Longevity of strain localization associated with dynamic recrystallization of olivine in mantle rocks

Abstract:

The processes that cause strain localization in the lithosphere are fundamental to our understanding of plate tectonics. The relationship between localization and grain size reduction by dynamic recrystallization (DRX) is ubiquitous in natural shear zones, but whether localization by DRX persists to high strains is debated because of the potential role of grain growth. If DRX is associated with surface energy-driven grain boundary migration (γGBM), for example, grains will grow after recrystallization and localization will be cyclical or temporary. At high stress, low temperature conditions, however, migration is theoretically predicted to be driven by strain energy (ρGBM).
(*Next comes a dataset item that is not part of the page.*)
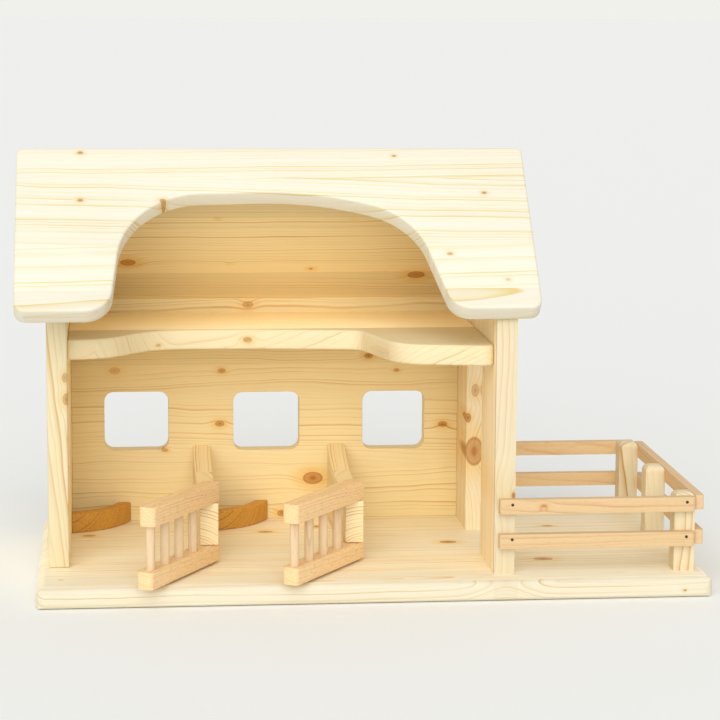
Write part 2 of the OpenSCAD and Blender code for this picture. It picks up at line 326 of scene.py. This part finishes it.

At these conditions, grain growth may be suppressed even in monophase aggregates, and localization will persist over geologic timescales. Here we examine the conditions at which DRX leads to permanent, as opposed to transient, localization by evaluating the role of grain growth in olivine aggregates. We deformed as-is Balsam Gap dunite in axial compression using a Griggs rig and molten salt cell. We conducted 12 experiments at 1100 and 1200°C, a strain rate of 10^-5 s^-1, and a confining pressure of 1300 MPa. After samples reached strains of ~30%, we relaxed the stress, either with the motor off or at a strain rate of 10^-6 s^-1, for specific time increments before quenching. We perform detailed microstructural analyses to identify the transition from ρGBM to γGBM at these experimental conditions. We predict the microstructure (at time t₁) will reflect ρGBM, with negligible net grain growth. After strain energy has been substantially reduced (time t_1+n), evidence of γGBM will be observed in the microstructure as 120° triple junctions and increased grain sizes. By isolating the conditions at which γGBM becomes more important than ρGBM, we can infer the grainsize-stress conditions under which DRX may promote permanent strain localization in the lithosphere.